### AIM OF THE EXERCISE
Write out every line of the material exactly as it appears.

■ ■ ■ ■ ■ ■ ■

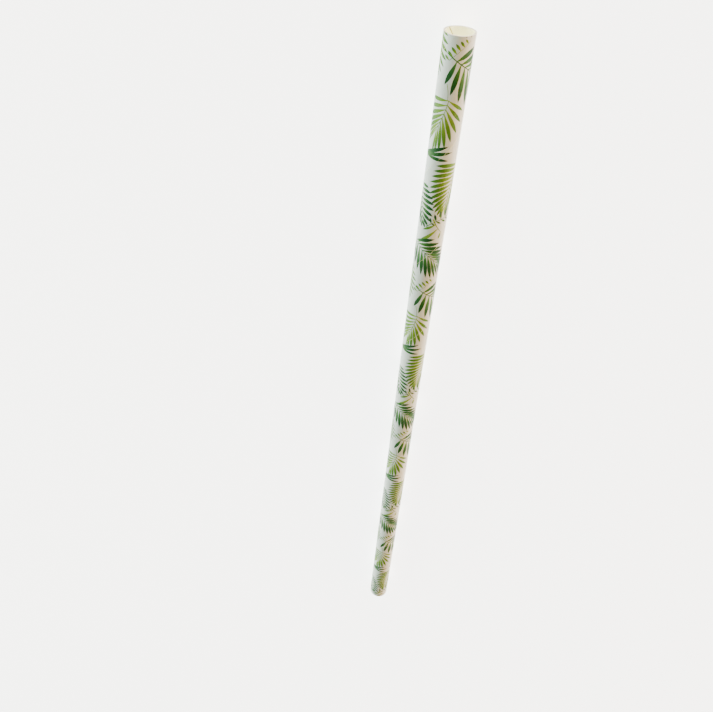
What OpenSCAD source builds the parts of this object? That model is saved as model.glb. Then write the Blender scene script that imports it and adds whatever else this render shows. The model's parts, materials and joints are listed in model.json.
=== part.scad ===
// Paper drinking straw: strips of paper wound in a spiral and glued into one stiff tube.
// The tube lies along X on the plane z = 0, with its middle at the origin.

/* [Straw] */
// Length of the straw between its two cut ends
straw_length = 197; // [120:1:260]
// Outer diameter of the straw
outer_diameter = 6; // [5.6:0.1:9]

/* [Paper] */
// Width of the strips of paper that are wound into the wall
strip_width = 14.7; // [11.2:0.1:16.5]
// Thickness of the printed strip on the outside
outer_ply = 0.05; // [0.04:0.01:0.1]
// Thickness of the plain strip in the middle of the wall
middle_ply = 0.17; // [0.1:0.01:0.2]
// Thickness of the plain strip on the inside
inner_ply = 0.18; // [0.1:0.01:0.2]

/* [Seams] */
// Gap between the edges of the printed strip, measured square to the seam
outer_gap = 0.1; // [0.05:0.05:0.3]
// Gap between the edges of the inner strip, measured square to the seam
inner_gap = 0.3; // [0.1:0.05:0.5]
// Place of the outer seam round the far end, in degrees
outer_seam_angle = 30; // [0:5:355]
// Place of the inner seam round the far end, in degrees
inner_seam_angle = 270; // [0:5:355]

/* [Hidden] */
// Facets of the round walls in a preview
wall_facets = 128;
// Steps in one turn of a seam
seam_steps = 30;
// How far a seam's cutter reaches past the paper that it parts
cutter_reach = 0.3;

outer_radius = outer_diameter / 2;
outer_ply_bottom = outer_radius - outer_ply;
inner_ply_top = outer_ply_bottom - middle_ply;
bore_radius = inner_ply_top - inner_ply;

// A strip laid edge to edge crosses the tube at a slant, so one turn of it
// takes up the whole way round: the strip's width sets the slant and the lead.
way_round = PI * outer_diameter;
slant = acos(strip_width / way_round);
lead = strip_width / sin(slant);

// Degrees that one step of a seam turns
step_angle = 360 / seam_steps;
// The cutter is straight from step to step, so its corners for the outer gap stand higher
// by this much of the radius, and half way between them it just reaches the printed strip's back
corner_rise = 1 / cos(step_angle / 2);
// A seam starts before one end and stops after the other, so that it runs out through both
first_step = -1;
last_step = ceil(straw_length / lead * seam_steps) + 1;

// Half a gap as it lies along the tube
function half_gap_along(gap) = gap / sin(slant) / 2;

// Corners of the cutter at one step, in a plane through the tube's axis
function cutter_corners(step, start, low, high, gap) =
    let (turn = start + step * step_angle)
    let (along = step * lead / seam_steps)
    let (half = half_gap_along(gap))
    [
        [low * cos(turn), low * sin(turn), along - half],
        [low * cos(turn), low * sin(turn), along + half],
        [high * cos(turn), high * sin(turn), along + half],
        [high * cos(turn), high * sin(turn), along - half]
    ];

// A gap between two edges of a strip: a thin square rod wound in a right-hand spiral
module spiral_gap(start, low, high, gap) {
    corners = [
        for (step = [first_step : last_step])
            each cutter_corners(step, start, low, high, gap)
    ];
    rings = last_step - first_step;
    sides = [
        for (ring = [0 : rings - 1])
            for (side = [0 : 3])
                let (here = ring * 4 + side)
                let (beside = ring * 4 + (side + 1) % 4)
                each [[here, beside + 4, beside], [here, here + 4, beside + 4]]
    ];
    start_cap = [[0, 1, 2], [0, 2, 3]];
    end_cap = [for (face = [[2, 1, 0], [3, 2, 0]]) [for (corner = face) corner + rings * 4]];
    polyhedron(points = corners, faces = concat(sides, start_cap, end_cap));
}

// The glued wall, standing on its far end
module wall() {
    difference() {
        cylinder(h = straw_length, r = outer_radius, $fn = wall_facets);
        translate([0, 0, -1])
            cylinder(h = straw_length + 2, r = bore_radius, $fn = wall_facets);
        spiral_gap(outer_seam_angle, outer_ply_bottom * corner_rise, outer_radius + cutter_reach, outer_gap);
        spiral_gap(inner_seam_angle, bore_radius - cutter_reach, inner_ply_top, inner_gap);
    }
}

module straw() {
    color("honeydew")
        translate([-straw_length / 2, 0, outer_radius])
            rotate([0, 90, 0])
                wall();
}

straw();
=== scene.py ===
"""Looks of a paper drinking straw: three strips of paper wound in a spiral, the outer one with palm fronds.

Sizes are in millimetres until a mesh is wound, and then in metres in the frame's own axes: the straw lies
along X on the plane z = 0 with its middle at the origin, and its open end, the mouth, is at +X.
"""

import json
import logging
import math
from dataclasses import dataclass, field
from enum import Enum

import bpy
import numpy as np
from mathutils import Matrix, Vector
from mathutils.geometry import delaunay_2d_cdt


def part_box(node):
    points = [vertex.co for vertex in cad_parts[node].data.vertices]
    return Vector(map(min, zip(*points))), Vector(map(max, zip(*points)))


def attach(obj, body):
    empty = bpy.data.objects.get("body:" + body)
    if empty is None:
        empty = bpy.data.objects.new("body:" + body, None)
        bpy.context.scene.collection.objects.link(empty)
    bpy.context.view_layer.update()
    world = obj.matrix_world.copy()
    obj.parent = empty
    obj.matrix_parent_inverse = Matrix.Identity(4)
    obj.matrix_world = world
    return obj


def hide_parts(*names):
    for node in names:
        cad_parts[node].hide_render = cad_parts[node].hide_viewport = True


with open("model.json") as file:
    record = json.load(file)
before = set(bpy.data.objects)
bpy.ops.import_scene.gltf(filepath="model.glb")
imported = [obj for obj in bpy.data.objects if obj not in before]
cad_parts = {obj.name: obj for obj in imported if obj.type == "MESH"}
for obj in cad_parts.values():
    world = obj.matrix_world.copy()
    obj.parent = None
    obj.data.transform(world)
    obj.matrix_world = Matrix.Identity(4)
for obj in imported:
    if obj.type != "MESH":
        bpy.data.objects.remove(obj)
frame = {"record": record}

log = logging.getLogger("straw")

MM = 0.001
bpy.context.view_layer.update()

# Places on the flat sheet nearer than this are one, in millimetres
SAME_PLACE = 1e-6
# How near two cuts in the printed sheet may come before they meet, in millimetres
CUT_MEETS = 1e-5
# A face whose normal lies along the straw by this much is a cut end
CUT_END = 0.99
# A face whose normal points out of the flat sheet by this much is its front or back
FACE_OUT = 0.5

# A leaflet's half width at parts of its length, as parts of the greatest one
BLADE_PARTS = (0.0, 0.12, 0.28, 0.45, 0.62, 0.78, 0.9, 1.0)
BLADE_WIDTHS = (0.16, 0.36, 0.72, 0.96, 1.0, 0.78, 0.42, 0.0)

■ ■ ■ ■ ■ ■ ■

### EXERCISE SOLUTION
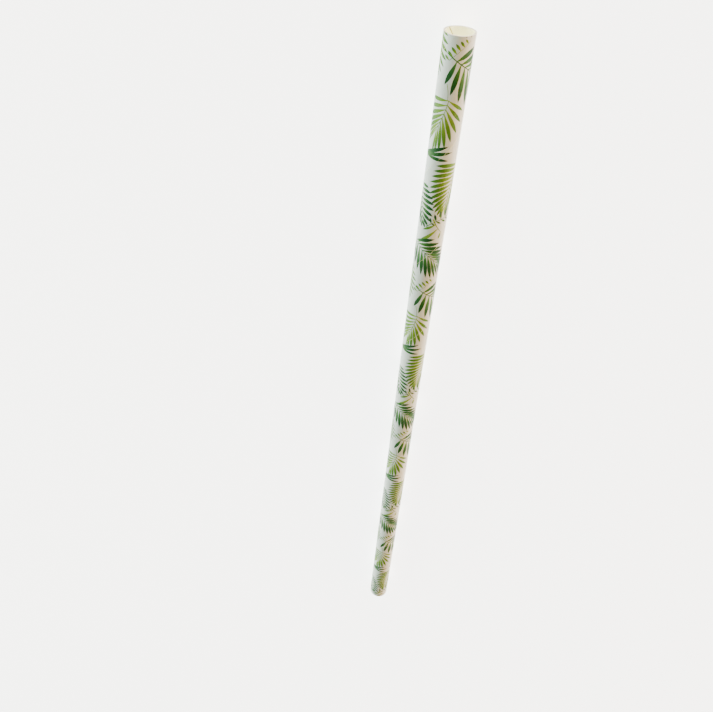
What OpenSCAD source builds the parts of this object? That model is saved as model.glb. Then write the Blender scene script that imports it and adds whatever else this render shows. The model's parts, materials and joints are listed in model.json.
=== part.scad ===
// Paper drinking straw: strips of paper wound in a spiral and glued into one stiff tube.
// The tube lies along X on the plane z = 0, with its middle at the origin.

/* [Straw] */
// Length of the straw between its two cut ends
straw_length = 197; // [120:1:260]
// Outer diameter of the straw
outer_diameter = 6; // [5.6:0.1:9]

/* [Paper] */
// Width of the strips of paper that are wound into the wall
strip_width = 14.7; // [11.2:0.1:16.5]
// Thickness of the printed strip on the outside
outer_ply = 0.05; // [0.04:0.01:0.1]
// Thickness of the plain strip in the middle of the wall
middle_ply = 0.17; // [0.1:0.01:0.2]
// Thickness of the plain strip on the inside
inner_ply = 0.18; // [0.1:0.01:0.2]

/* [Seams] */
// Gap between the edges of the printed strip, measured square to the seam
outer_gap = 0.1; // [0.05:0.05:0.3]
// Gap between the edges of the inner strip, measured square to the seam
inner_gap = 0.3; // [0.1:0.05:0.5]
// Place of the outer seam round the far end, in degrees
outer_seam_angle = 30; // [0:5:355]
// Place of the inner seam round the far end, in degrees
inner_seam_angle = 270; // [0:5:355]

/* [Hidden] */
// Facets of the round walls in a preview
wall_facets = 128;
// Steps in one turn of a seam
seam_steps = 30;
// How far a seam's cutter reaches past the paper that it parts
cutter_reach = 0.3;

outer_radius = outer_diameter / 2;
outer_ply_bottom = outer_radius - outer_ply;
inner_ply_top = outer_ply_bottom - middle_ply;
bore_radius = inner_ply_top - inner_ply;

// A strip laid edge to edge crosses the tube at a slant, so one turn of it
// takes up the whole way round: the strip's width sets the slant and the lead.
way_round = PI * outer_diameter;
slant = acos(strip_width / way_round);
lead = strip_width / sin(slant);

// Degrees that one step of a seam turns
step_angle = 360 / seam_steps;
// The cutter is straight from step to step, so its corners for the outer gap stand higher
// by this much of the radius, and half way between them it just reaches the printed strip's back
corner_rise = 1 / cos(step_angle / 2);
// A seam starts before one end and stops after the other, so that it runs out through both
first_step = -1;
last_step = ceil(straw_length / lead * seam_steps) + 1;

// Half a gap as it lies along the tube
function half_gap_along(gap) = gap / sin(slant) / 2;

// Corners of the cutter at one step, in a plane through the tube's axis
function cutter_corners(step, start, low, high, gap) =
    let (turn = start + step * step_angle)
    let (along = step * lead / seam_steps)
    let (half = half_gap_along(gap))
    [
        [low * cos(turn), low * sin(turn), along - half],
        [low * cos(turn), low * sin(turn), along + half],
        [high * cos(turn), high * sin(turn), along + half],
        [high * cos(turn), high * sin(turn), along - half]
    ];

// A gap between two edges of a strip: a thin square rod wound in a right-hand spiral
module spiral_gap(start, low, high, gap) {
    corners = [
        for (step = [first_step : last_step])
            each cutter_corners(step, start, low, high, gap)
    ];
    rings = last_step - first_step;
    sides = [
        for (ring = [0 : rings - 1])
            for (side = [0 : 3])
                let (here = ring * 4 + side)
                let (beside = ring * 4 + (side + 1) % 4)
                each [[here, beside + 4, beside], [here, here + 4, beside + 4]]
    ];
    start_cap = [[0, 1, 2], [0, 2, 3]];
    end_cap = [for (face = [[2, 1, 0], [3, 2, 0]]) [for (corner = face) corner + rings * 4]];
    polyhedron(points = corners, faces = concat(sides, start_cap, end_cap));
}

// The glued wall, standing on its far end
module wall() {
    difference() {
        cylinder(h = straw_length, r = outer_radius, $fn = wall_facets);
        translate([0, 0, -1])
            cylinder(h = straw_length + 2, r = bore_radius, $fn = wall_facets);
        spiral_gap(outer_seam_angle, outer_ply_bottom * corner_rise, outer_radius + cutter_reach, outer_gap);
        spiral_gap(inner_seam_angle, bore_radius - cutter_reach, inner_ply_top, inner_gap);
    }
}

module straw() {
    color("honeydew")
        translate([-straw_length / 2, 0, outer_radius])
            rotate([0, 90, 0])
                wall();
}

straw();
=== scene.py ===
"""Looks of a paper drinking straw: three strips of paper wound in a spiral, the outer one with palm fronds.

Sizes are in millimetres until a mesh is wound, and then in metres in the frame's own axes: the straw lies
along X on the plane z = 0 with its middle at the origin, and its open end, the mouth, is at +X.
"""

import json
import logging
import math
from dataclasses import dataclass, field
from enum import Enum

import bpy
import numpy as np
from mathutils import Matrix, Vector
from mathutils.geometry import delaunay_2d_cdt


def part_box(node):
    points = [vertex.co for vertex in cad_parts[node].data.vertices]
    return Vector(map(min, zip(*points))), Vector(map(max, zip(*points)))


def attach(obj, body):
    empty = bpy.data.objects.get("body:" + body)
    if empty is None:
        empty = bpy.data.objects.new("body:" + body, None)
        bpy.context.scene.collection.objects.link(empty)
    bpy.context.view_layer.update()
    world = obj.matrix_world.copy()
    obj.parent = empty
    obj.matrix_parent_inverse = Matrix.Identity(4)
    obj.matrix_world = world
    return obj


def hide_parts(*names):
    for node in names:
        cad_parts[node].hide_render = cad_parts[node].hide_viewport = True


with open("model.json") as file:
    record = json.load(file)
before = set(bpy.data.objects)
bpy.ops.import_scene.gltf(filepath="model.glb")
imported = [obj for obj in bpy.data.objects if obj not in before]
cad_parts = {obj.name: obj for obj in imported if obj.type == "MESH"}
for obj in cad_parts.values():
    world = obj.matrix_world.copy()
    obj.parent = None
    obj.data.transform(world)
    obj.matrix_world = Matrix.Identity(4)
for obj in imported:
    if obj.type != "MESH":
        bpy.data.objects.remove(obj)
frame = {"record": record}

log = logging.getLogger("straw")

MM = 0.001
bpy.context.view_layer.update()

# Places on the flat sheet nearer than this are one, in millimetres
SAME_PLACE = 1e-6
# How near two cuts in the printed sheet may come before they meet, in millimetres
CUT_MEETS = 1e-5
# A face whose normal lies along the straw by this much is a cut end
CUT_END = 0.99
# A face whose normal points out of the flat sheet by this much is its front or back
FACE_OUT = 0.5

# A leaflet's half width at parts of its length, as parts of the greatest one
BLADE_PARTS = (0.0, 0.12, 0.28, 0.45, 0.62, 0.78, 0.9, 1.0)
BLADE_WIDTHS = (0.16, 0.36, 0.72, 0.96, 1.0, 0.78, 0.42, 0.0)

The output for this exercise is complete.